The answer from some GOP strategists is to go even more negative than the campaign has already been, launching an ugly culture war that will galvanize white voters. It is a move that will likely exacerbate racial tensions for years to come, based on numbers that show Romney gaining most white male voters, while Obama can win by just capturing a substantial majority of minority voters.

 

But clearly, Mitt will need to elicit at least some positive feeling, maybe even love, both from his base and the general electorate, to get him over the top in November, and that is Ann Romney’s main task tonight. Her challenge is to figure out a way to reintroduce a man whose biography is somewhat well known and stellar in its particulars, but which somehow does not inspire many people. Not the way, say, the tale of Ronald Reagan’s long wilderness years as a movement conservative did, or Jack Kennedy’s war record, or Barack Obama’s biracial American Dream story.

Indeed, Ann Romney has perhaps the biggest challenge at a convention since Elizabeth Dole descended from the podium in San Diego in 1996 to rouse the audience into a frenzy about “the man I love“—the equally unlovable Bob Dole. 

Based on excerpts of her speech released by the Romney campaign, Ann Romney may well give up, at least somewhat, on selling the lovability factor and focus on her husband’s competence and work ethic, telling the audience that Romney should be president because he “will not fail.” According to the excerpt, she says:  “This is the man who will wake up every day with the determination to solve the problems that others say can't be solved, to fix what others say is beyond repair. This is the man who will work harder than anyone so that we can work a little less hard.”

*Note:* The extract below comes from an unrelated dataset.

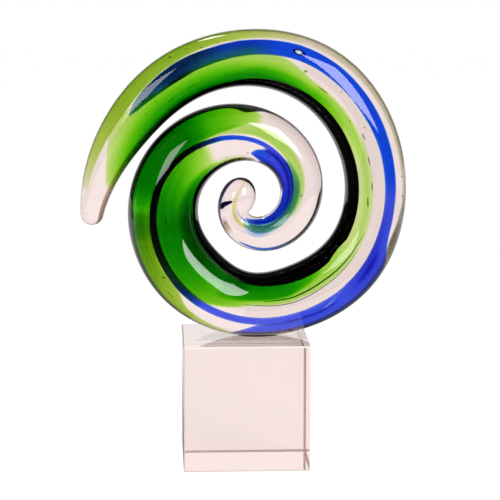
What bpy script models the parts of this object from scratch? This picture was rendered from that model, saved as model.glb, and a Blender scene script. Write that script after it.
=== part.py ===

Ann’s problem is all the greater because there have been so many aspects of Mitt’s story that he, she and their family have proved reticent to talk about until now: his business dealings at Bain, his record in Massachusetts, his Mormonism. Pressed by Parade’s Lynn Sherr recently to reveal the “private Mitt Romney,” she spoke, as others have, of his “silly side. He loves to roll on the floor with our grandkids. And he’s a prankster.”

That’s not going to be enough. “I think you will see that my speech is heartfelt,” Ann Romney told reporters earlier today.  It will need to be more than that. Most of these introductory speeches by candidates’ wives are mere labors of love. Ann Romney’s turn at the podium is probably a labor of necessity too.